▶ [Exercise requirements] Both the line containing "make_usb_a_socket()" and the line containing "its imported model." are to be reproduced exactly, along with every line between them, and nothing more.

▶ [Record excerpts]
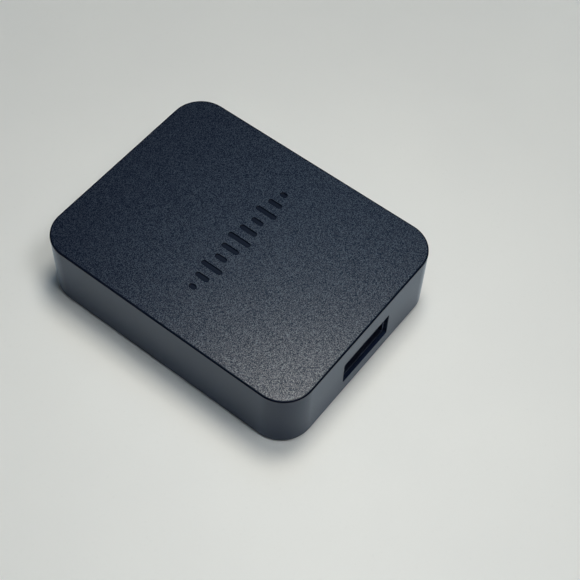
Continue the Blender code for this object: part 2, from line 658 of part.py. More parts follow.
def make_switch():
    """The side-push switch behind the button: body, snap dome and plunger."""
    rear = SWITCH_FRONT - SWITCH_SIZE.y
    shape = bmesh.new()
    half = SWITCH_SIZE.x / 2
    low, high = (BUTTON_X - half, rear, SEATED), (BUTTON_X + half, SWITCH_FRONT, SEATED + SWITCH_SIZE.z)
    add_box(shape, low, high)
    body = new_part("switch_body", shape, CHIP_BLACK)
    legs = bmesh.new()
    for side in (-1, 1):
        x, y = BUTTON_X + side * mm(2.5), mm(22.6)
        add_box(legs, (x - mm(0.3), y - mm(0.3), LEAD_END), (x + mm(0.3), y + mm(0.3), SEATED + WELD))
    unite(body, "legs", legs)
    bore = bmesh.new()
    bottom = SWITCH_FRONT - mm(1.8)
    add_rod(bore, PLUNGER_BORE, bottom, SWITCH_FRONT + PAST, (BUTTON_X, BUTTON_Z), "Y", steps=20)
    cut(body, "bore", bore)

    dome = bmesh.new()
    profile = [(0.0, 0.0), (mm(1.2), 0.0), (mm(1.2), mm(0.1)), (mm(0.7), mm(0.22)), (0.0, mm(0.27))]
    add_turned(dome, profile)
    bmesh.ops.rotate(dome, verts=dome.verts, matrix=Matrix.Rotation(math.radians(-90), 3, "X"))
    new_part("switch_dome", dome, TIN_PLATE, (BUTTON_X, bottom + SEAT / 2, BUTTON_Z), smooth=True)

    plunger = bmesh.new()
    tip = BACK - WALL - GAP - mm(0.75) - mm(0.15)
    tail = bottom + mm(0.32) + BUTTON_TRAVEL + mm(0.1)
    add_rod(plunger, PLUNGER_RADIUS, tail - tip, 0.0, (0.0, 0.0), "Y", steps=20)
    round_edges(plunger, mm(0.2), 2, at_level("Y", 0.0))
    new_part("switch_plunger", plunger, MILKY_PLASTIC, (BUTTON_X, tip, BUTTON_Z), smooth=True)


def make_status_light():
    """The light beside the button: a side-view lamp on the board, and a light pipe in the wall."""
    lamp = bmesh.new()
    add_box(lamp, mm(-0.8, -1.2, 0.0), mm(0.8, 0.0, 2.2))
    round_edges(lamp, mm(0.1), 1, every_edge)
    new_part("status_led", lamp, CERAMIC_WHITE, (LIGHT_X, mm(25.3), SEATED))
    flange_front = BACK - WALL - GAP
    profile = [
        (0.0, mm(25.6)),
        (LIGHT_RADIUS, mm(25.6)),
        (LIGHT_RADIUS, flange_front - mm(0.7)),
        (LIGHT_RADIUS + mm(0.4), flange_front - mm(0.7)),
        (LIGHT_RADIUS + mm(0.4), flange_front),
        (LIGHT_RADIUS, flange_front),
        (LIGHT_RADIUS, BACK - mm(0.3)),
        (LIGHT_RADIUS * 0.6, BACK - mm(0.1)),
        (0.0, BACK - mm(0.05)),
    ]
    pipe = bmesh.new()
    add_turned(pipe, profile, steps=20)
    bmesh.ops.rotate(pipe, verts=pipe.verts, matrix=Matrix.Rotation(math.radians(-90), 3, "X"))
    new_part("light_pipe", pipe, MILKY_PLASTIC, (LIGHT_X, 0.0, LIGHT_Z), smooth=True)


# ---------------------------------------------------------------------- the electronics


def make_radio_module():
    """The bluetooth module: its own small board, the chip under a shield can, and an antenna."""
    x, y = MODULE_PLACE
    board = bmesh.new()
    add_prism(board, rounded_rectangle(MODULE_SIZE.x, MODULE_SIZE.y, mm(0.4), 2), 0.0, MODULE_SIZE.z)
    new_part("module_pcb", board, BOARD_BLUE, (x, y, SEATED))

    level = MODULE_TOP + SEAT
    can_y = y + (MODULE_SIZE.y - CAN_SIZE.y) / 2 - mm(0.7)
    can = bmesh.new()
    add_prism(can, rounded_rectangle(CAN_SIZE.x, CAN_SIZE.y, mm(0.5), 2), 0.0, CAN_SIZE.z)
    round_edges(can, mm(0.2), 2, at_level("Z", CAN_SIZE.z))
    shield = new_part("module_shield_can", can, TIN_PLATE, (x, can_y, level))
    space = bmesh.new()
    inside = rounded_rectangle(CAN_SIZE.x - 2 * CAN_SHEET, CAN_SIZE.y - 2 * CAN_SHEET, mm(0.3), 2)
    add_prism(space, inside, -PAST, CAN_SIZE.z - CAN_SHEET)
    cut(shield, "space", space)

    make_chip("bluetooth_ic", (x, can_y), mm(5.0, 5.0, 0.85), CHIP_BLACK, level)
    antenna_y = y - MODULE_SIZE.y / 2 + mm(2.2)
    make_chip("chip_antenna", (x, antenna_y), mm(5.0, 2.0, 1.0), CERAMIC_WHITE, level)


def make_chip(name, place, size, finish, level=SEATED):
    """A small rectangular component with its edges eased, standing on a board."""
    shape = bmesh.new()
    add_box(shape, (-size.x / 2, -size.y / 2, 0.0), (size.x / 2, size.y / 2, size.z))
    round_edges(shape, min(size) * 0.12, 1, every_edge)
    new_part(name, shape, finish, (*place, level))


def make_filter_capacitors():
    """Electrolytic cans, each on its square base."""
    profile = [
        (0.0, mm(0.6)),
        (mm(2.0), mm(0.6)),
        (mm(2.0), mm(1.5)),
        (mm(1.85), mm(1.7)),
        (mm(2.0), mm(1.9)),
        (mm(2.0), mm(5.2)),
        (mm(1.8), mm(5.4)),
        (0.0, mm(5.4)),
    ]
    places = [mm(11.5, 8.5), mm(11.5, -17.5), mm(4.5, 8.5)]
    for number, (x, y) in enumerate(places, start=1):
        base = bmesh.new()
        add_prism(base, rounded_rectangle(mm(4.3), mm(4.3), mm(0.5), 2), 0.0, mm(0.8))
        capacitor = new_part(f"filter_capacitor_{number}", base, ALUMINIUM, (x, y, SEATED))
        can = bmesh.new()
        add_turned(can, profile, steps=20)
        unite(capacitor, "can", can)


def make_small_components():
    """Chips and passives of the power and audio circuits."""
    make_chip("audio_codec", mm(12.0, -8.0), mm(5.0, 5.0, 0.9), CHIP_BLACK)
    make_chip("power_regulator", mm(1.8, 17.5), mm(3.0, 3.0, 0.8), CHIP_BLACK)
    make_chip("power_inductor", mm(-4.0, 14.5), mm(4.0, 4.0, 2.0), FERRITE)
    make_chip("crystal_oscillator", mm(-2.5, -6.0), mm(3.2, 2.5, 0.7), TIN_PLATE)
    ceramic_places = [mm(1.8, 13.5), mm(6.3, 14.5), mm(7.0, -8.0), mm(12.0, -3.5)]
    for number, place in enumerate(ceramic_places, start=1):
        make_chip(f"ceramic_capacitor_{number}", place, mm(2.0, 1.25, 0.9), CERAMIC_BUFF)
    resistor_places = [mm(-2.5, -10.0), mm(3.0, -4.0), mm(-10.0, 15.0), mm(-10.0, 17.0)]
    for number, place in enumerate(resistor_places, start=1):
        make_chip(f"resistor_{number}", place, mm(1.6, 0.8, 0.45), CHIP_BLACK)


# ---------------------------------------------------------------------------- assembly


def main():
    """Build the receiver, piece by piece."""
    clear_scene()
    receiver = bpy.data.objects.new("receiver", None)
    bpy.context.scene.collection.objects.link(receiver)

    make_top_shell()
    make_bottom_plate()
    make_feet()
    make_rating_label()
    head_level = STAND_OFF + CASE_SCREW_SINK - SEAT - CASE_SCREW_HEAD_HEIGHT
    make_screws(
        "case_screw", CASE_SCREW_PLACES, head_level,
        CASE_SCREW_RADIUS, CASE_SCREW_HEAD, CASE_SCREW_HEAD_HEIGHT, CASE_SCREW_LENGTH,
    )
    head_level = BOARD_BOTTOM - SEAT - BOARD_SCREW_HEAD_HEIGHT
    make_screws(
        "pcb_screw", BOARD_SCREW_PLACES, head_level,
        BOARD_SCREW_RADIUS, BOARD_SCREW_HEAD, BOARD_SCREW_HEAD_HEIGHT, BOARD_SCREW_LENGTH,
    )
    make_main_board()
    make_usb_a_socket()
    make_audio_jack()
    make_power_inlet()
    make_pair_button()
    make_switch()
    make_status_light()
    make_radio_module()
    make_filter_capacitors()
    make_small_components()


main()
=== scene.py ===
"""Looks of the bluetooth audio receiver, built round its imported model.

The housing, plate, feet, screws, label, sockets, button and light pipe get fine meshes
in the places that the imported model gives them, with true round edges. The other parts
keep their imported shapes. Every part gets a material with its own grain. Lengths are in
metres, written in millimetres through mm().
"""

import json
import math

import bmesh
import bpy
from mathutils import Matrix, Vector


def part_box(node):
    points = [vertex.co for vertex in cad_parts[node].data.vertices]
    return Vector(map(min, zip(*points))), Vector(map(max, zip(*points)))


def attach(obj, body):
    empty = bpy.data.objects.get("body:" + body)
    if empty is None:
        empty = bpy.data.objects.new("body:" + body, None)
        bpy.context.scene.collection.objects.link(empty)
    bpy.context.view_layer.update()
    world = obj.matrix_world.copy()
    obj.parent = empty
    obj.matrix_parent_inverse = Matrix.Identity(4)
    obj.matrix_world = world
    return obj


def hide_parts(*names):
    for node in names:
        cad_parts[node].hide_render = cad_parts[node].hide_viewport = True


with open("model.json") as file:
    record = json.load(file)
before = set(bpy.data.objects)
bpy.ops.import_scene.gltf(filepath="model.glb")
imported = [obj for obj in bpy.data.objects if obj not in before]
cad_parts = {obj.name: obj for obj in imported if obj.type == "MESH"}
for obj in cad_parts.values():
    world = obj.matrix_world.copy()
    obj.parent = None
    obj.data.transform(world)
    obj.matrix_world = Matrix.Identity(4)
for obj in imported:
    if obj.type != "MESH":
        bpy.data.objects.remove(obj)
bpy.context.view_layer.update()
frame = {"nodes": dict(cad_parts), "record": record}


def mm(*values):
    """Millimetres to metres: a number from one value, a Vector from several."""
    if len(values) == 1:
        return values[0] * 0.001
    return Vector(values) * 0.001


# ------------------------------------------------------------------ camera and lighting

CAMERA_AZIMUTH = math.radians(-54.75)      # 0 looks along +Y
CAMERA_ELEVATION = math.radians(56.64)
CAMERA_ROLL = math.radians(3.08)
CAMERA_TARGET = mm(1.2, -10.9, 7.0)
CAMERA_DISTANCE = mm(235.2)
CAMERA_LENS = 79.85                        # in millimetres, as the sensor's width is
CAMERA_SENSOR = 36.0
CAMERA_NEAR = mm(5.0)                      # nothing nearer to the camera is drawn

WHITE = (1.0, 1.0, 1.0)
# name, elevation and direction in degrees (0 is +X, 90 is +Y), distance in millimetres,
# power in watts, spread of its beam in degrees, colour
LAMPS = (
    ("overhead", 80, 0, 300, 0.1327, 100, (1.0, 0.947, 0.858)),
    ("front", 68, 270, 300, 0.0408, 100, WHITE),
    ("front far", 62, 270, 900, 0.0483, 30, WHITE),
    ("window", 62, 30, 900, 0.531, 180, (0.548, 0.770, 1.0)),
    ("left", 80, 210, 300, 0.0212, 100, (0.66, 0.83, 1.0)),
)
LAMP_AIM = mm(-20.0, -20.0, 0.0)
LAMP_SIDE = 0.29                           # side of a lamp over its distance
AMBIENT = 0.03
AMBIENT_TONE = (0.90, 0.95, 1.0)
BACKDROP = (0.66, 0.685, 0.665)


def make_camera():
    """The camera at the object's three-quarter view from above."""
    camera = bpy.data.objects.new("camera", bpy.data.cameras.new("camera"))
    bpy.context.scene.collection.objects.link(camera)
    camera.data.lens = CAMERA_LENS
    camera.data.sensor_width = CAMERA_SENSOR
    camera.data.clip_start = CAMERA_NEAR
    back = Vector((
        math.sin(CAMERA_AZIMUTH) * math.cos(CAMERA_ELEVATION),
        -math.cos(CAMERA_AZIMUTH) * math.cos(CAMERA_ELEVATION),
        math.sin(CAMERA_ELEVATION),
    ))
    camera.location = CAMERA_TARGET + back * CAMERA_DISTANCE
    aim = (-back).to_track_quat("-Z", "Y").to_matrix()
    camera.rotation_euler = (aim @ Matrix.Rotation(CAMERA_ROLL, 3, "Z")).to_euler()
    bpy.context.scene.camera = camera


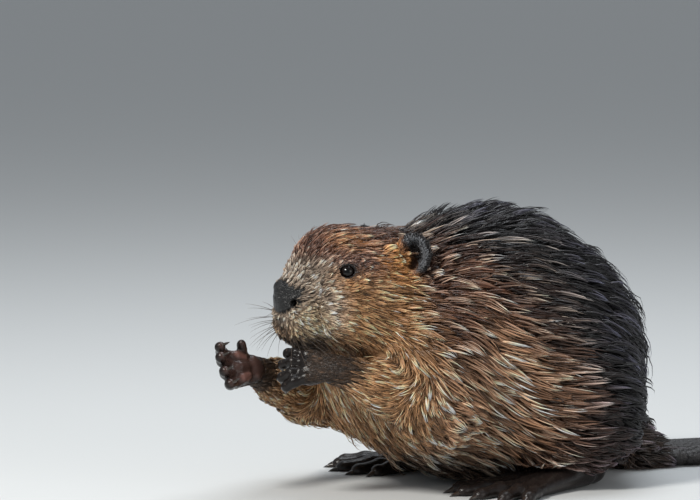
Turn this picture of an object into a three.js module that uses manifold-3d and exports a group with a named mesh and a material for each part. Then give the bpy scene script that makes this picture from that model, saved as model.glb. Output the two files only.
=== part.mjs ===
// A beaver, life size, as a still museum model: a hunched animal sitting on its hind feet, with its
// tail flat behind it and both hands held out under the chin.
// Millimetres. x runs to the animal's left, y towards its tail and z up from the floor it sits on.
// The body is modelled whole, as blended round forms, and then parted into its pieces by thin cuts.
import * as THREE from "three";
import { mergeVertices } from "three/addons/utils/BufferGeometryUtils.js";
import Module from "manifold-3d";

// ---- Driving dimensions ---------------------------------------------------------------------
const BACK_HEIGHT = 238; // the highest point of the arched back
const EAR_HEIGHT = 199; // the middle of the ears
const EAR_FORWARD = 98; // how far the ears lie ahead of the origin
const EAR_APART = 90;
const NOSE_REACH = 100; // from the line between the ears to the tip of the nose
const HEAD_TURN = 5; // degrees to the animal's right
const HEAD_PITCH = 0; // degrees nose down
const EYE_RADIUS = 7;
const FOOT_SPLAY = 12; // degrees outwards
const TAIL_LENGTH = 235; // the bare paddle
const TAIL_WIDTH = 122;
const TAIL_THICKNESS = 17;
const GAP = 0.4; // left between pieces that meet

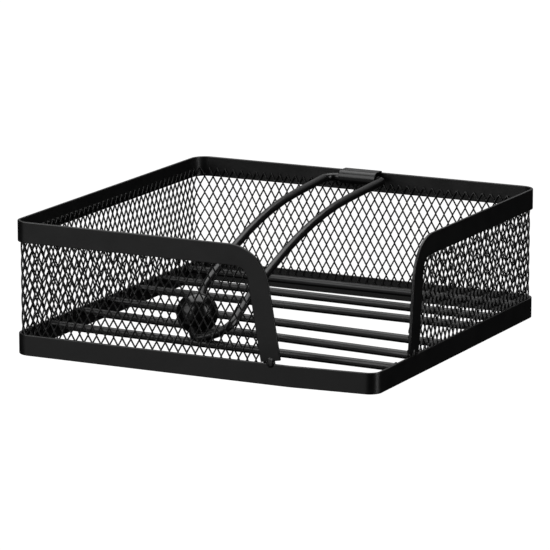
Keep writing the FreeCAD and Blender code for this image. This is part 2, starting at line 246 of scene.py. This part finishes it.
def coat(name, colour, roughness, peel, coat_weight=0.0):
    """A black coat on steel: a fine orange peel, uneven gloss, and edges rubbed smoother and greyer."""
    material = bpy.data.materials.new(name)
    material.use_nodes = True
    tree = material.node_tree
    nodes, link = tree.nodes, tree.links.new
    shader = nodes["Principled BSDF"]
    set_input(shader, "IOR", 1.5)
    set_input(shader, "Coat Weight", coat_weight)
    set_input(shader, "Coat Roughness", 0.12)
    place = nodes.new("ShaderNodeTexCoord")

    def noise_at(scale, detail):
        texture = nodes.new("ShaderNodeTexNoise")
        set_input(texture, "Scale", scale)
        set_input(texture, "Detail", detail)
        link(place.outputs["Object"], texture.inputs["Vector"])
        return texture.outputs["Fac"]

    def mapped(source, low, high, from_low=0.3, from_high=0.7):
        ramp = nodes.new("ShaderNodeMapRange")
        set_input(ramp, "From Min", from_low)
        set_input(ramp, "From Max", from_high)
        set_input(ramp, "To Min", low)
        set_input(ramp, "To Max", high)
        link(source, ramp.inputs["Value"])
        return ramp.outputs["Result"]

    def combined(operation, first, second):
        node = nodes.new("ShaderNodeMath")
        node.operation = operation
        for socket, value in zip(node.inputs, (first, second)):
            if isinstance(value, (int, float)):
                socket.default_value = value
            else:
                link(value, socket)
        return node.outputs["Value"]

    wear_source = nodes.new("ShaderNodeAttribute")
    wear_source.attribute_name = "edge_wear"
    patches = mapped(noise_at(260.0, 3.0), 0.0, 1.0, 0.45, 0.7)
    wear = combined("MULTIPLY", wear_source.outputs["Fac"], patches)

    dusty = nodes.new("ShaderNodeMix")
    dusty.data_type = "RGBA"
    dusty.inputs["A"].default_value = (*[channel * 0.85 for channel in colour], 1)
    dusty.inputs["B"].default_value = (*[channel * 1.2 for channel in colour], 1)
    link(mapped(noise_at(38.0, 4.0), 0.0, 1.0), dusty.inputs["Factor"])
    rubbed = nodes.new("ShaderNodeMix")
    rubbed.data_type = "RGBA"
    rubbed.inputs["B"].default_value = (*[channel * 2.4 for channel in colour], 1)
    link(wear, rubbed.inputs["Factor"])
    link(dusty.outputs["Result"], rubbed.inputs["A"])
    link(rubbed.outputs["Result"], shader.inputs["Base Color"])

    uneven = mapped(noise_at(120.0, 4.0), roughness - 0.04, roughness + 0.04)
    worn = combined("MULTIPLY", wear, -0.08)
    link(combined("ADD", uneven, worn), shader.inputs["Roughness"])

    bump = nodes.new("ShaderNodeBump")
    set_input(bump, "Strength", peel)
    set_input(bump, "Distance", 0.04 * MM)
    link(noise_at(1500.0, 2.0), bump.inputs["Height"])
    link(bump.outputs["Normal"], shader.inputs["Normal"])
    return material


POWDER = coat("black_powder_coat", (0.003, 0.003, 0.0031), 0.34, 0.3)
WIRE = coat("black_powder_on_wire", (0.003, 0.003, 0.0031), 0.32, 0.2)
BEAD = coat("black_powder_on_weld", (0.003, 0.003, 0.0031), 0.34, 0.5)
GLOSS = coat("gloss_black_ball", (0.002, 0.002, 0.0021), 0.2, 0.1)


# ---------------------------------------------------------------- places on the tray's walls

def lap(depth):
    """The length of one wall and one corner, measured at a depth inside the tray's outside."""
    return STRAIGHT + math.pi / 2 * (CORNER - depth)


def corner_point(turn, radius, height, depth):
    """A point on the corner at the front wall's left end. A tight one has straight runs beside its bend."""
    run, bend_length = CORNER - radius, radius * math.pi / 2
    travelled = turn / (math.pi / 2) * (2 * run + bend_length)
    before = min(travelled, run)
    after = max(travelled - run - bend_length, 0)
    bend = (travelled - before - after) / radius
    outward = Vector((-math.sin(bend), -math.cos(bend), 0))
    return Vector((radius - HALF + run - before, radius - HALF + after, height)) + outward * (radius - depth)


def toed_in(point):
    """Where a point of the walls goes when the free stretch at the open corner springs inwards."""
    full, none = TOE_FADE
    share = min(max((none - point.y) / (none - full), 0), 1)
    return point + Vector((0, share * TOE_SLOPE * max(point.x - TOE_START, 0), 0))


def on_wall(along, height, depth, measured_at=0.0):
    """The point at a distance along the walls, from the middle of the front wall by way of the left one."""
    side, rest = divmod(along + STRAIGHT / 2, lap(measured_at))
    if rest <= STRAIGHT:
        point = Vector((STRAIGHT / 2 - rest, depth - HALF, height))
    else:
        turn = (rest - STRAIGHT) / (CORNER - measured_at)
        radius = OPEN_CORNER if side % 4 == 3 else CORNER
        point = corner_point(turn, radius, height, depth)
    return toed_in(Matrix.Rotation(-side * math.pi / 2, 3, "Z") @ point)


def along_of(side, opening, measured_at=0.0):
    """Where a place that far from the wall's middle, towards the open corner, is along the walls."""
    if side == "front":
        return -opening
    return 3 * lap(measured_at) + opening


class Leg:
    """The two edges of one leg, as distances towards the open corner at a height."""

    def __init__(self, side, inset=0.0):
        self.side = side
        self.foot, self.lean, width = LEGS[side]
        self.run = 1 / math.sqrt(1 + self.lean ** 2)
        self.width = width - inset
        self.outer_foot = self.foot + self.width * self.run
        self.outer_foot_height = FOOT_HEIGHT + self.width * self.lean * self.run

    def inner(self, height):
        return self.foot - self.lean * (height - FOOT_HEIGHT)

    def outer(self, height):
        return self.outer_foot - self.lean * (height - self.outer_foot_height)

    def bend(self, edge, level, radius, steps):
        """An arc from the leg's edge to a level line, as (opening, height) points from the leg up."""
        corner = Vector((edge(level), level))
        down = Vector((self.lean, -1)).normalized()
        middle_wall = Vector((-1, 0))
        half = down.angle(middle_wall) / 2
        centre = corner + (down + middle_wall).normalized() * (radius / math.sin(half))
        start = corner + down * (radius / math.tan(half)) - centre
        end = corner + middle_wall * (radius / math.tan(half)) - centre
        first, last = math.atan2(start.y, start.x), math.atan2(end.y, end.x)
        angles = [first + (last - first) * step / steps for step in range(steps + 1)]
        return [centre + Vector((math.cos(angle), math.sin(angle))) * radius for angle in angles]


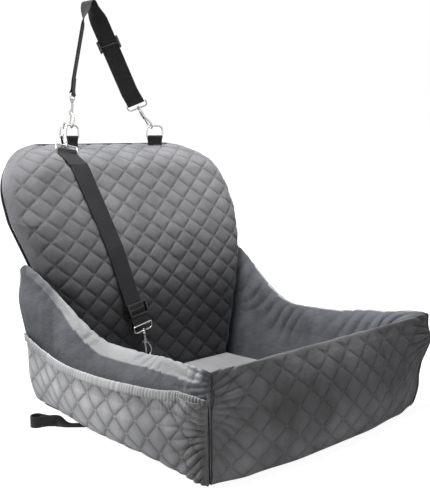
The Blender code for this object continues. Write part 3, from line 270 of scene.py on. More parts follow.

▶ [Answer to this exercise]
    make_usb_a_socket()
    make_audio_jack()
    make_power_inlet()
    make_pair_button()
    make_switch()
    make_status_light()
    make_radio_module()
    make_filter_capacitors()
    make_small_components()


main()
=== scene.py ===
"""Looks of the bluetooth audio receiver, built round its imported model.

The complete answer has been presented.